I see your point about backtracking.  The last thing I want to do is bore the readers, or force them to go over the same ground again and again.  So in each book I’m halving (roughly) the amount of text covering events familiar to the readers.  What took a hundred manuscript pages in Champion takes about fifty in Avenger, and I’m going to try to do it in thirty or so with the Copper.

Once the three hatchlings spin off in their own directions there isn’t any more retelling of old tales, though their are little ripples and eddies from the other storylines that cross over, and a supporting character or two –like the Dragonblade– makes multiple appearances.

Damon: Many authors feel like their characters are their “children”, maybe that’s not a manly way to say it, but what sort of attachment if any do you feel to the Age of Fire characters in relation to your other work?

E.E. Knight – They’re scaly little dears. Writing the dragons is kind of liberating, because they’re not so firmly attached to our own conceptions of right and wrong.  Each receives some form of moral education — I don’t want my audience turned off by a bunch of amoral narcissists, but all their actions are bound to be a little off according to human convention.  If they’re children they’re rather wayward ones, but things manage to work out in the end.

Damon: As a writer do you feel your style has grown, and that the Age of Fire books show that?

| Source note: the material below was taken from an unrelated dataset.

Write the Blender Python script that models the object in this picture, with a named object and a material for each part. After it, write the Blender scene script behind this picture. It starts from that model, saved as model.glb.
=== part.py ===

E.E. Knight – With Age of Fire I challenged myself to write from a non-human point of view and to create something that adults as well as young people could read and enjoy.  There seems to be enough of a fan base to feel validated.  Whether and how much I’ve grown from it is a tougher call.  I think five or ten years down the road I’ll have a little perspective on that issue, I think I’m too close to it to judge at the moment.

Damon: Were any of the dragons based on real life people that you know and interact with?

E.E. Knight – There’s a little of my Dad in AuRon and a little of my wife Stephanie in Wistala.  As for the Copper he’s a right little bastard so maybe there’s some of me in him.

Damon: In closing what would you like to say to our readers?

E.E. Knight – Thanks for the opportunity to appear on your site.  I love hearing from readers; it keeps the work alive for me.  Writing is a fascinating form of communication, because it takes an active effort in the brains of both writer and reader.  It’s a joint exercise in imagination.  Because the novel grows out of the reader’s experiences, readers sometimes  take things away from the work that I didn’t intentionally put in (but am all too happy to take credit for).

It’s been a pleasure.  Thanks for fighting to keep fantasy alive and thriving!